### Your objective:
Repeat every line below exactly as it reads.

### Data lines:
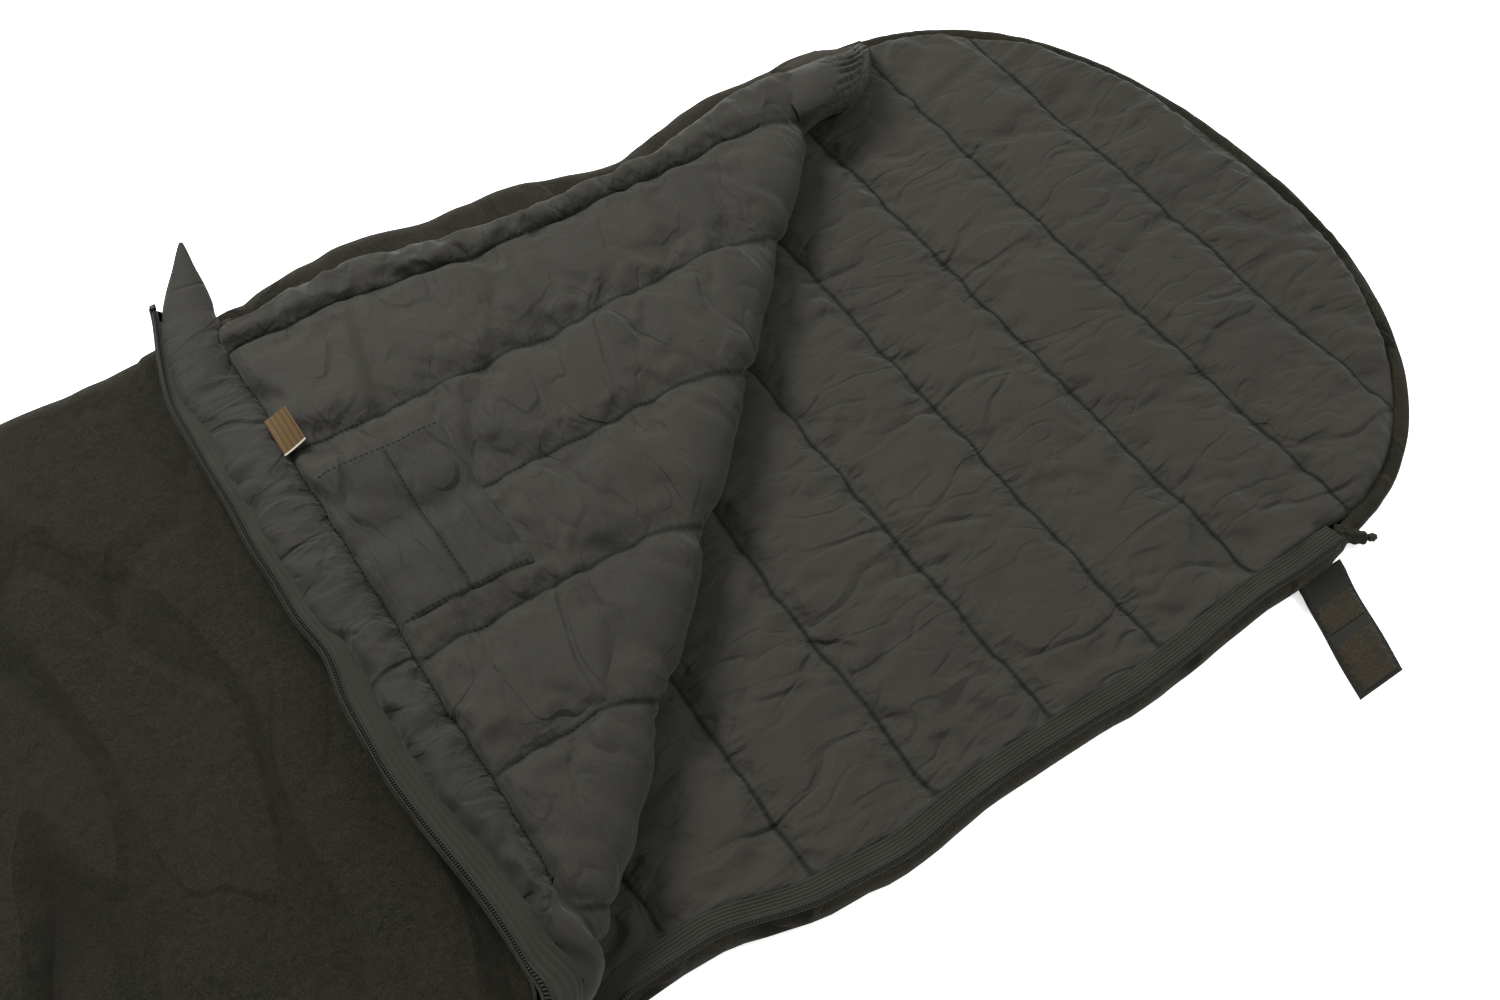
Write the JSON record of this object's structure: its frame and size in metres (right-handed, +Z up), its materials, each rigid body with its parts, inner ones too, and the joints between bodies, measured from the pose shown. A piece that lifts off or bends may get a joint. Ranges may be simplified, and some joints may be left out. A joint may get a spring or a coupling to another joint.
{
  "type": "hooded quilted bivy bag",
  "caption": "Rectangular quilted bivy bag with a half-round hood, unzipped along one side, its cover folded back along a diagonal; draft tube, pocket, zip slider and neck strap.",
  "frame": {"origin": "on the floor under the middle of the bag: half way along it and half way across it", "axes": "+X across the bag to the zip side, +Y along it to the crown of the hood, +Z up"},
  "size_m": [1.0797, 2.15, 0.1104],
  "materials": {
    "shell_fabric": "brushed, fleecy",
    "lining_fabric": "soft woven, matte",
    "batting": "lofty fibre fill",
    "trim_fabric": "ribbed, stitched",
    "zip_coil": "moulded coil",
    "zip_metal": "dark satin",
    "hook_and_loop": "short pile",
    "label_fabric": "satin woven",
    "cord": "braided",
    "lock_plastic": "moulded",
    "spring_steel": "drawn wire"
  },
  "bodies": {
    "bag": {"base_shell": "shell_fabric", "base_batting": "batting", "base_lining": "lining_fabric", "side_wrap": "shell_fabric", "cover_shell": "shell_fabric", "cover_batting": "batting", "cover_lining": "lining_fabric", "base_zip_facing": "trim_fabric", "base_zip_tape": "trim_fabric", "base_zip_coil": "zip_coil", "cover_zip_facing": "trim_fabric", "cover_zip_tape": "trim_fabric", "cover_zip_coil": "zip_coil", "zip_bottom_stop": "zip_metal", "lower_draft_tube_cover": "lining_fabric", "lower_draft_tube_filling": "batting", "cord_tail": "cord"},
    "flap": {"flap_shell": "shell_fabric", "flap_batting": "batting", "flap_lining": "lining_fabric", "flap_zip_facing": "trim_fabric", "flap_zip_tape": "trim_fabric", "flap_zip_coil": "zip_coil", "flap_top_stop": "zip_metal", "draft_tube_cover": "lining_fabric", "draft_tube_filling": "batting", "neck_tube_cover": "lining_fabric", "neck_tube_filling": "batting", "pocket": "lining_fabric", "pocket_hem": "lining_fabric", "care_label": "label_fabric", "strap_landing_patch": "hook_and_loop"},
    "hood": {"hood_shell": "shell_fabric", "hood_batting": "batting", "hood_lining": "lining_fabric", "hood_hem": "shell_fabric", "drawcord": "cord", "cord_knot": "cord"},
    "cord_lock": {"cord_lock_barrel": "lock_plastic", "cord_lock_spring": "spring_steel"},
    "lock_plunger": {"cord_lock_plunger": "lock_plastic"},
    "strap": {"neck_strap": "trim_fabric", "strap_hook_patch": "hook_and_loop", "strap_loop_patch": "hook_and_loop"},
    "slider": {"zip_slider": "zip_metal"},
    "outer_pull": {"zip_pull_outer": "zip_metal"},
    "inner_pull": {"zip_pull_inner": "zip_metal"}
  },
  "joints": [
    {"name": "cover_fold", "type": "hinge", "parent": "bag", "child": "flap", "pos_m": [0, 0.238, 0.0732], "axis": [-0.7071, 0.7071, 0], "range_deg": [0, 179.9]},
    {"name": "zip_run", "type": "slide", "parent": "bag", "child": "slider", "axis": [0, 1, 0], "range_m": [0, 0.935]},
    {"name": "outer_pull_swing", "type": "hinge", "parent": "slider", "child": "outer_pull", "pos_m": [0.468, -0.232, 0.039], "axis": [0, 0, 1], "range_deg": [0, 170]},
    {"name": "inner_pull_swing", "type": "hinge", "parent": "slider", "child": "inner_pull", "pos_m": [0.452, -0.232, 0.039], "axis": [0, 0, -1], "range_deg": [0, 15]},
    {"name": "hood_lift", "type": "hinge", "parent": "bag", "child": "hood", "pos_m": [0, 0.735, 0.034], "axis": [1, 0, 0], "range_deg": [0, 70]},
    {"name": "strap_fold", "type": "hinge", "parent": "bag", "child": "strap", "pos_m": [0.474, 0.69, 0.039], "axis": [0, -1, 0], "range_deg": [0, 178]},
    {"name": "cord_lock_run", "type": "slide", "parent": "bag", "child": "cord_lock", "axis": [0, -1, 0], "range_m": [0, 0.062]},
    {"name": "lock_press", "type": "slide", "parent": "cord_lock", "child": "lock_plunger", "axis": [0, 0, -1], "range_m": [0, 0.0034], "stiffness_N_per_m": 400, "springref_m": -0.004, "deforming": ["cord_lock_spring"]}
  ],
  "couplings": [
    {"joint": "zip_run", "follows": "cover_fold", "m_per_rad": 0.2973}
  ]
}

### Written reply:
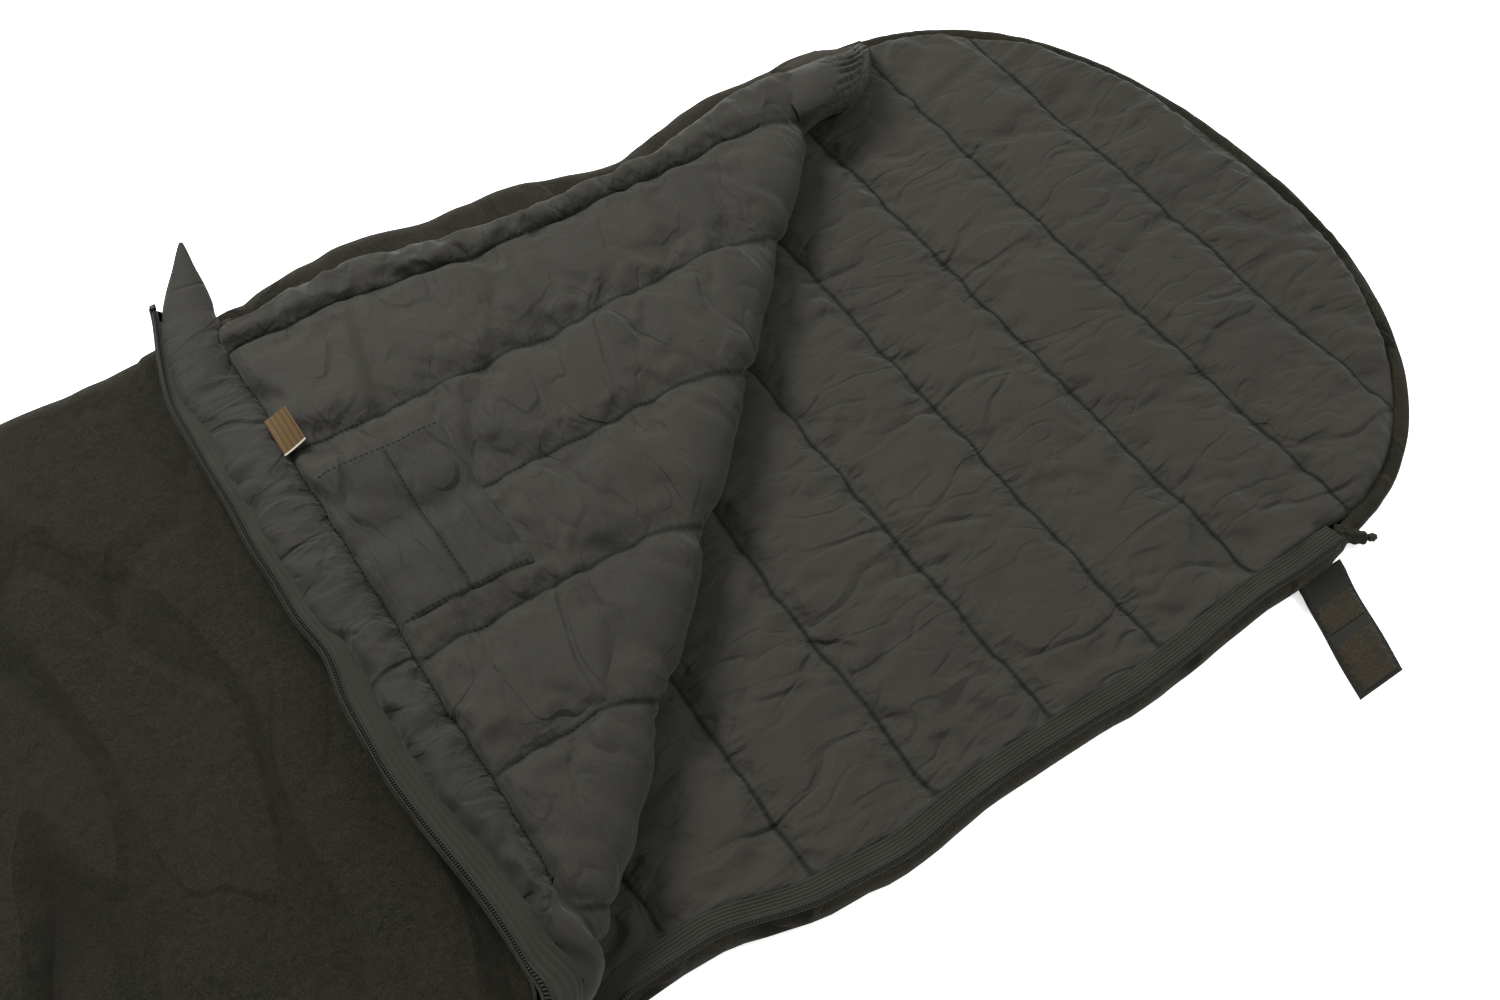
Write the JSON record of this object's structure: its frame and size in metres (right-handed, +Z up), its materials, each rigid body with its parts, inner ones too, and the joints between bodies, measured from the pose shown. A piece that lifts off or bends may get a joint. Ranges may be simplified, and some joints may be left out. A joint may get a spring or a coupling to another joint.
{
  "type": "hooded quilted bivy bag",
  "caption": "Rectangular quilted bivy bag with a half-round hood, unzipped along one side, its cover folded back along a diagonal; draft tube, pocket, zip slider and neck strap.",
  "frame": {"origin": "on the floor under the middle of the bag: half way along it and half way across it", "axes": "+X across the bag to the zip side, +Y along it to the crown of the hood, +Z up"},
  "size_m": [1.0797, 2.15, 0.1104],
  "materials": {
    "shell_fabric": "brushed, fleecy",
    "lining_fabric": "soft woven, matte",
    "batting": "lofty fibre fill",
    "trim_fabric": "ribbed, stitched",
    "zip_coil": "moulded coil",
    "zip_metal": "dark satin",
    "hook_and_loop": "short pile",
    "label_fabric": "satin woven",
    "cord": "braided",
    "lock_plastic": "moulded",
    "spring_steel": "drawn wire"
  },
  "bodies": {
    "bag": {"base_shell": "shell_fabric", "base_batting": "batting", "base_lining": "lining_fabric", "side_wrap": "shell_fabric", "cover_shell": "shell_fabric", "cover_batting": "batting", "cover_lining": "lining_fabric", "base_zip_facing": "trim_fabric", "base_zip_tape": "trim_fabric", "base_zip_coil": "zip_coil", "cover_zip_facing": "trim_fabric", "cover_zip_tape": "trim_fabric", "cover_zip_coil": "zip_coil", "zip_bottom_stop": "zip_metal", "lower_draft_tube_cover": "lining_fabric", "lower_draft_tube_filling": "batting", "cord_tail": "cord"},
    "flap": {"flap_shell": "shell_fabric", "flap_batting": "batting", "flap_lining": "lining_fabric", "flap_zip_facing": "trim_fabric", "flap_zip_tape": "trim_fabric", "flap_zip_coil": "zip_coil", "flap_top_stop": "zip_metal", "draft_tube_cover": "lining_fabric", "draft_tube_filling": "batting", "neck_tube_cover": "lining_fabric", "neck_tube_filling": "batting", "pocket": "lining_fabric", "pocket_hem": "lining_fabric", "care_label": "label_fabric", "strap_landing_patch": "hook_and_loop"},
    "hood": {"hood_shell": "shell_fabric", "hood_batting": "batting", "hood_lining": "lining_fabric", "hood_hem": "shell_fabric", "drawcord": "cord", "cord_knot": "cord"},
    "cord_lock": {"cord_lock_barrel": "lock_plastic", "cord_lock_spring": "spring_steel"},
    "lock_plunger": {"cord_lock_plunger": "lock_plastic"},
    "strap": {"neck_strap": "trim_fabric", "strap_hook_patch": "hook_and_loop", "strap_loop_patch": "hook_and_loop"},
    "slider": {"zip_slider": "zip_metal"},
    "outer_pull": {"zip_pull_outer": "zip_metal"},
    "inner_pull": {"zip_pull_inner": "zip_metal"}
  },
  "joints": [
    {"name": "cover_fold", "type": "hinge", "parent": "bag", "child": "flap", "pos_m": [0, 0.238, 0.0732], "axis": [-0.7071, 0.7071, 0], "range_deg": [0, 179.9]},
    {"name": "zip_run", "type": "slide", "parent": "bag", "child": "slider", "axis": [0, 1, 0], "range_m": [0, 0.935]},
    {"name": "outer_pull_swing", "type": "hinge", "parent": "slider", "child": "outer_pull", "pos_m": [0.468, -0.232, 0.039], "axis": [0, 0, 1], "range_deg": [0, 170]},
    {"name": "inner_pull_swing", "type": "hinge", "parent": "slider", "child": "inner_pull", "pos_m": [0.452, -0.232, 0.039], "axis": [0, 0, -1], "range_deg": [0, 15]},
    {"name": "hood_lift", "type": "hinge", "parent": "bag", "child": "hood", "pos_m": [0, 0.735, 0.034], "axis": [1, 0, 0], "range_deg": [0, 70]},
    {"name": "strap_fold", "type": "hinge", "parent": "bag", "child": "strap", "pos_m": [0.474, 0.69, 0.039], "axis": [0, -1, 0], "range_deg": [0, 178]},
    {"name": "cord_lock_run", "type": "slide", "parent": "bag", "child": "cord_lock", "axis": [0, -1, 0], "range_m": [0, 0.062]},
    {"name": "lock_press", "type": "slide", "parent": "cord_lock", "child": "lock_plunger", "axis": [0, 0, -1], "range_m": [0, 0.0034], "stiffness_N_per_m": 400, "springref_m": -0.004, "deforming": ["cord_lock_spring"]}
  ],
  "couplings": [
    {"joint": "zip_run", "follows": "cover_fold", "m_per_rad": 0.2973}
  ]
}